Thursday, September 9, 2010

Where is the Love?

Last night I dreamed that I was on temporary assignment in another office with a group of women who were extremely appreciative of me and my skills.  They gave praise freely, had positive attitudes, and even gave me hugs for a good job! 

When I woke up to find it had only been a dream, and I had to trudge into my ‘real-world’ office this morning, I felt dismayed. 


[Snipped at the advice of a friend, who felt I should not write about my office.  Those who would like to receive this, I'll send it to you via email.  Sorry - I hate to begin censoring myself so early, but...  LOL]

Wednesday, September 8, 2010

In the beginning...

I have entitled this blog, "Always Love."  In part, it comes from the book I've been reading, "Transformation of the Heart," about Sufism.  The Sufis have an extraordinary language of love that is mystical, spiritual, and universal.  Most Westerners are familiar with the Sufi mystic Rumi, and his ecstatic poetry to the Beloved.  His work is full of innuendo which seemingly is about lovers, but is actually about his relationship to God.

I have found that when I am 'in the flow,' in an accepting frame of mind where I allow the events of daily living to carry me along instead of resisting every little thing, that synchronicities start to happen.  At first they appear random, but eventually, depending on how conscious I am that day, I see a pattern appear -- a pattern that shows me that this river I've been swept along in, these random events, are not so random at all. 

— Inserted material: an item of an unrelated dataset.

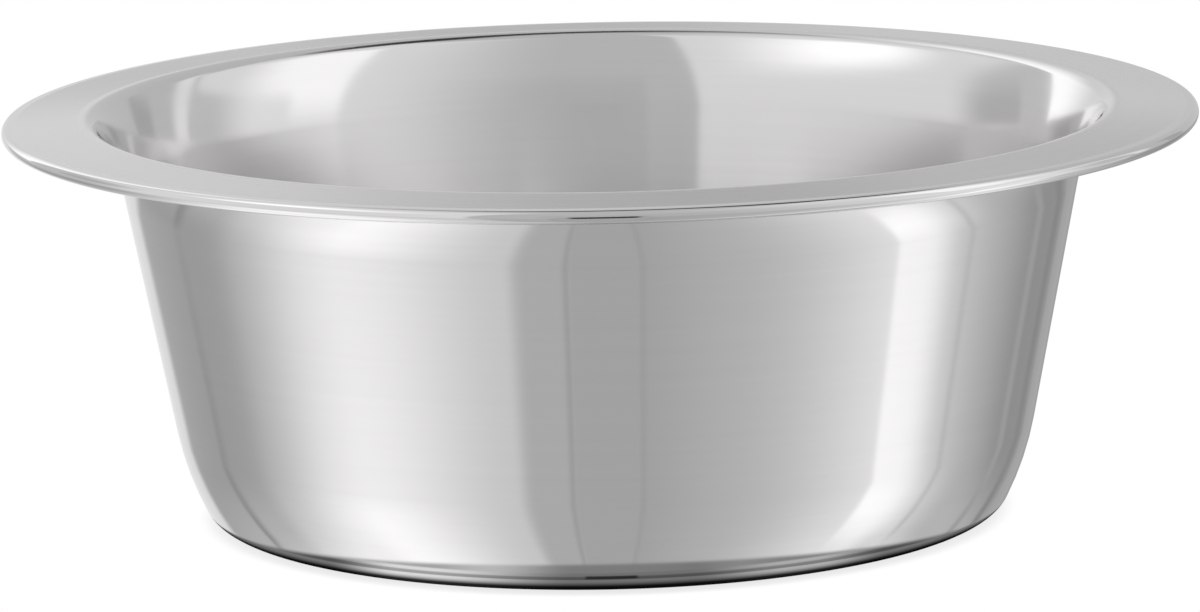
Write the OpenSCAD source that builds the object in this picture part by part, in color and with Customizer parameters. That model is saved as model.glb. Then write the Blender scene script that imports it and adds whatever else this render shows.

In a fit of whimsy today, I was using Google to find latin translations of English.  At work we were trying to come up with goofy mottos to describe our constituents, when I stumbled across a phase that leapt off the page at me.  It describes what I have been writing and thinking about for years.

Here is the phrase:
"Lux et umbra vicissm, sed semper amor."  Translation:  "Light and shadow by turns, but always love.

This bit of randomness was pointing me in a direction, and this blog is a rest area along the way.
This is my life as it has always been, and will ever be.